[What needs to be done]: Which lines below fall between the one containing "build_base()" and the one containing "before = set(bpy.data.objects)"? Repeat them exactly, counting both of those lines, and add nothing else.

[Records for this task]:
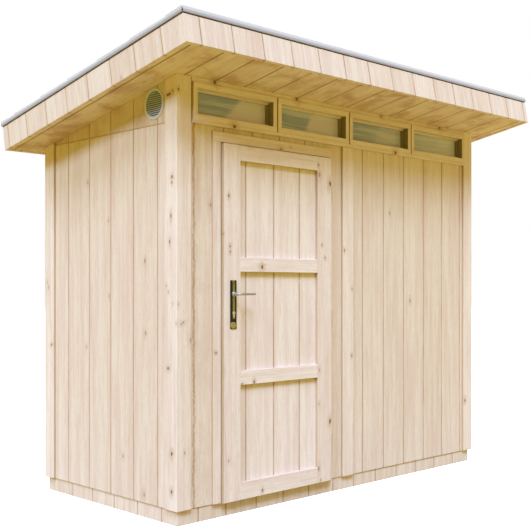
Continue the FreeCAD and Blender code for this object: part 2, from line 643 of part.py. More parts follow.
def lever(side, face, outward):
    """Build one lever: a collar, a stem out of the door, a bend and a level grip."""
    sign = "-" if outward < 0 else "+"
    collar_from = f"({face} {sign} collar_play)"
    collar_to = f"({collar_from} {sign} collar_depth)"
    low = collar_to if outward < 0 else collar_from
    collar = cylinder(f"lever_{side}_collar", SPINDLE_X, low, SPINDLE_Z, "collar_radius", "collar_depth", "y")
    centre = f"({face} {sign} lever_stand)"
    stem_low = f"({centre} + lever_bend)" if outward < 0 else collar_to
    stem = cylinder(f"lever_{side}_stem", SPINDLE_X, stem_low, SPINDLE_Z, "lever_radius",
                    "lever_stand - lever_bend - collar_play - collar_depth", "y")
    elbow = doc.addObject("Part::Torus", f"lever_{side}_elbow")
    elbow.setExpression("Radius1", bind("lever_bend"))
    elbow.setExpression("Radius2", bind("lever_radius"))
    elbow.Angle3 = GRID_DEGREES
    turn = 2 * GRID_DEGREES if outward < 0 else GRID_DEGREES
    elbow.Placement = FreeCAD.Placement(FreeCAD.Vector(), FreeCAD.Rotation(FreeCAD.Vector(0, 0, 1), turn))
    elbow_y = f"({centre} + lever_bend)" if outward < 0 else f"({centre} - lever_bend)"
    set_place(elbow, f"{SPINDLE_X} + lever_bend", elbow_y, SPINDLE_Z)
    grip = cylinder(f"lever_{side}_grip", f"{SPINDLE_X} + lever_bend", centre, SPINDLE_Z, "lever_radius",
                    "lever_reach - lever_bend", "x")
    return fuse(f"lever_{side}_solid", [collar, stem, elbow, grip])


def build_hinges():
    """Build three butt hinges: the pin and lower knuckle on the frame, the upper knuckle on the leaf."""
    frame_halves = []
    leaf_halves = []
    clear_y = f"({HINGE_Y} + knuckle_radius + knuckle_play)"
    flap_depth = (clear_y, f"{clear_y} + hinge_flap")
    tab_depth = (HINGE_Y, clear_y)
    frame_x = (f"{DOORWAY_RIGHT} - hinge_thick", DOORWAY_RIGHT)
    leaf_x = (LEAF_RIGHT, f"{LEAF_RIGHT} + hinge_thick")
    reach = "(leaf_height - 2 * hinge_at - hinge_height)"
    for index in range(HINGES):
        foot = f"({LEAF_FOOT} + hinge_at + {reach} * {index} / {HINGES - 1})"
        top = f"({foot} + hinge_height)"
        lower_top = f"({foot} + (hinge_height - knuckle_play) / 2)"
        upper_foot = f"({foot} + (hinge_height + knuckle_play) / 2)"
        half = "(hinge_height - knuckle_play) / 2"

        frame_halves.append(fuse(f"hinge_{index}_frame", [
            box(f"hinge_{index}_frame_flap", frame_x, flap_depth, (foot, top)),
            box(f"hinge_{index}_frame_tab", frame_x, tab_depth, (foot, lower_top)),
            cylinder(f"hinge_{index}_frame_knuckle", HINGE_X, HINGE_Y, foot, "knuckle_radius", half, "z"),
            cylinder(f"hinge_{index}_pin", HINGE_X, HINGE_Y, foot, "pin_radius", "hinge_height", "z"),
        ]))
        knuckle = cylinder(f"hinge_{index}_leaf_knuckle", HINGE_X, HINGE_Y, upper_foot, "knuckle_radius", half, "z")
        leaf_half = fuse(f"hinge_{index}_leaf", [
            box(f"hinge_{index}_leaf_flap", leaf_x, flap_depth, (foot, top)),
            box(f"hinge_{index}_leaf_tab", leaf_x, tab_depth, (upper_foot, top)),
            knuckle,
        ])
        bore = cylinder(f"hinge_{index}_bore", HINGE_X, HINGE_Y, foot, "pin_radius + pin_play",
                        "hinge_height + cut_past", "z")
        leaf_halves.append(cut(f"hinge_{index}_leaf_cut", leaf_half, bore))
    keep(group("hinges_frame", frame_halves), "hinge_frame_halves")
    keep(group("hinges_leaf", leaf_halves), "hinge_leaf_halves")


def build_vent():
    """Build the round grille: a rim, a collar in the hole and sloping slats."""
    x = f"({LEFT_BOARD} - vent_rim)"
    y = f"({FRONT} + vent_from_front)"
    z = f"({PANEL_TOP} + vent_up)"
    collar_radius = "(vent_hole - vent_play)"
    bore = f"({collar_radius} - vent_wall)"
    rim = cylinder("vent_rim_disc", x, y, z, "vent_radius", "vent_rim", "x")
    collar = cylinder("vent_collar", x, y, z, collar_radius, "vent_rim + board_thick", "x")
    opening = cylinder("vent_bore", f"{x} - cut_past", y, z, bore, "vent_rim + board_thick + 2 * cut_past", "x")
    ring = cut("vent_ring", fuse("vent_ring_solid", [rim, collar]), opening)
    slats = []
    for index in range(SLATS):
        slat = doc.addObject("Part::Box", f"vent_slat_{index}")
        slat.setExpression("Length", bind("vent_rim + board_thick"))
        slat.setExpression("Width", bind("2 * vent_radius"))
        slat.setExpression("Height", bind("vent_slat"))
        slat.Placement = FreeCAD.Placement(FreeCAD.Vector(), FreeCAD.Rotation(FreeCAD.Vector(0, 1, 0), SLAT_TILT))
        shift = index - (SLATS - 1) / 2
        set_place(slat, f"{x} + vent_slat", f"{y} - vent_radius", f"{z} + vent_pitch * {shift} - vent_slat")
        slats.append(slat)
    core = cylinder("vent_core", x, y, z, f"{bore} + vent_wall / 2", "vent_rim + board_thick", "x")
    blades = doc.addObject("Part::Common", "vent_blades")
    blades.Base = group("vent_slats", slats)
    blades.Tool = core
    keep(fuse("vent_solid", [ring, blades]), "vent_grille")


build_base()
build_posts()
build_walls()
build_frame()
build_doorway()
build_windows()
build_roof()
build_door()
build_lock()
build_hinges()
build_vent()
doc.recompute()

for item in doc.Objects:
    if {"Invalid", "Error"} & set(item.State):
        raise RuntimeError(f"{item.Name} did not build: {item.State}")
for piece in subparts:
    if piece.Shape.isNull() or not piece.Shape.isValid():
        raise RuntimeError(f"{piece.Label} has no valid shape")

os.makedirs("parts", exist_ok=True)
for piece in subparts:
    piece.Shape.exportStep(f"parts/{piece.Label}.step")
    print(piece.Label, len(piece.Shape.Solids), round(piece.Shape.Volume / 1e6, 3))
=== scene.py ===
import math
import random

import bmesh
import bpy
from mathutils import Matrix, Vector


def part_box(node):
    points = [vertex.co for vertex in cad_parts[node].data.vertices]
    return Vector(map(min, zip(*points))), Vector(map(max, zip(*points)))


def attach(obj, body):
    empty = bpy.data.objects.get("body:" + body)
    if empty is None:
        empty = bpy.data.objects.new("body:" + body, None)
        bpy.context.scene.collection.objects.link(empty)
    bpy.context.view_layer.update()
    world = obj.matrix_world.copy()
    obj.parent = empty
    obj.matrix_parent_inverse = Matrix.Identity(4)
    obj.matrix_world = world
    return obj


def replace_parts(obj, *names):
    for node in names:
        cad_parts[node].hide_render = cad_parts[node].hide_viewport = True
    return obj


# Garden storage shed: real boards, glazing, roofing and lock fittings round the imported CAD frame.
# Metres, row frame: origin on the ground under the middle of the roof, front to -Y, +Z up.

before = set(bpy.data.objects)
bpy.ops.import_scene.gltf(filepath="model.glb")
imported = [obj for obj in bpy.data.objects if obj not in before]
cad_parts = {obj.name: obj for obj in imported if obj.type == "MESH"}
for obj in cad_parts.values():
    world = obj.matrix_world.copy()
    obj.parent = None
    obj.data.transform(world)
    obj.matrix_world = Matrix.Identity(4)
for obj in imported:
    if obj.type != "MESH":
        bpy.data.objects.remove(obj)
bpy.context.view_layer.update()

X = Vector((1, 0, 0))
Y = Vector((0, 1, 0))
Z = Vector((0, 0, 1))

# Shared places, from the CAD boxes
POST_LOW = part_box("corner_post_front_left")[0]
REAR_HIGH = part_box("corner_post_rear_right")[1]
BODY_LEFT = POST_LOW.x
BODY_RIGHT = REAR_HIGH.x
BODY_FRONT = POST_LOW.y
BODY_REAR = REAR_HIGH.y
BODY_MIDDLE = (BODY_FRONT + BODY_REAR) / 2
VENT_LOW, VENT_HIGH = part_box("vent_grille")
VENT = (VENT_LOW + VENT_HIGH) / 2
RIM = (VENT_HIGH.z - VENT_LOW.z) / 2
MOUTH = RIM - 0.0125

# The roof's slope, with the directions down it and square to it
ROOF_FALL = 0.220
BODY_DEPTH = 1.148
SLOPE = math.atan2(ROOF_FALL, BODY_DEPTH)
DOWN = Vector((0, math.cos(SLOPE), -math.sin(SLOPE)))
LIFT = Vector((0, math.sin(SLOPE), math.cos(SLOPE)))

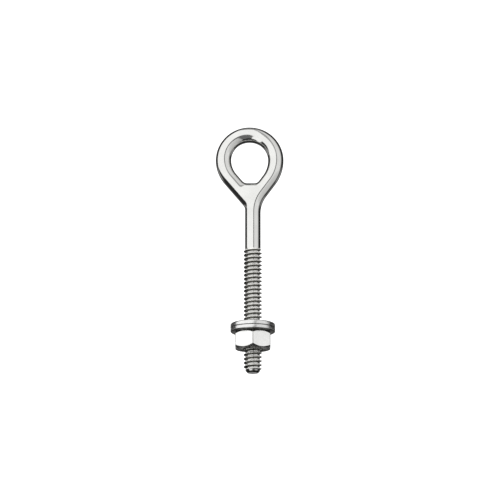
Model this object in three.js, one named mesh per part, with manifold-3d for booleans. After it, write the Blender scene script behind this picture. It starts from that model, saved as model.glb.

[Solution]:
build_base()
build_posts()
build_walls()
build_frame()
build_doorway()
build_windows()
build_roof()
build_door()
build_lock()
build_hinges()
build_vent()
doc.recompute()

for item in doc.Objects:
    if {"Invalid", "Error"} & set(item.State):
        raise RuntimeError(f"{item.Name} did not build: {item.State}")
for piece in subparts:
    if piece.Shape.isNull() or not piece.Shape.isValid():
        raise RuntimeError(f"{piece.Label} has no valid shape")

os.makedirs("parts", exist_ok=True)
for piece in subparts:
    piece.Shape.exportStep(f"parts/{piece.Label}.step")
    print(piece.Label, len(piece.Shape.Solids), round(piece.Shape.Volume / 1e6, 3))
=== scene.py ===
import math
import random

import bmesh
import bpy
from mathutils import Matrix, Vector


def part_box(node):
    points = [vertex.co for vertex in cad_parts[node].data.vertices]
    return Vector(map(min, zip(*points))), Vector(map(max, zip(*points)))


def attach(obj, body):
    empty = bpy.data.objects.get("body:" + body)
    if empty is None:
        empty = bpy.data.objects.new("body:" + body, None)
        bpy.context.scene.collection.objects.link(empty)
    bpy.context.view_layer.update()
    world = obj.matrix_world.copy()
    obj.parent = empty
    obj.matrix_parent_inverse = Matrix.Identity(4)
    obj.matrix_world = world
    return obj


def replace_parts(obj, *names):
    for node in names:
        cad_parts[node].hide_render = cad_parts[node].hide_viewport = True
    return obj


# Garden storage shed: real boards, glazing, roofing and lock fittings round the imported CAD frame.
# Metres, row frame: origin on the ground under the middle of the roof, front to -Y, +Z up.

before = set(bpy.data.objects)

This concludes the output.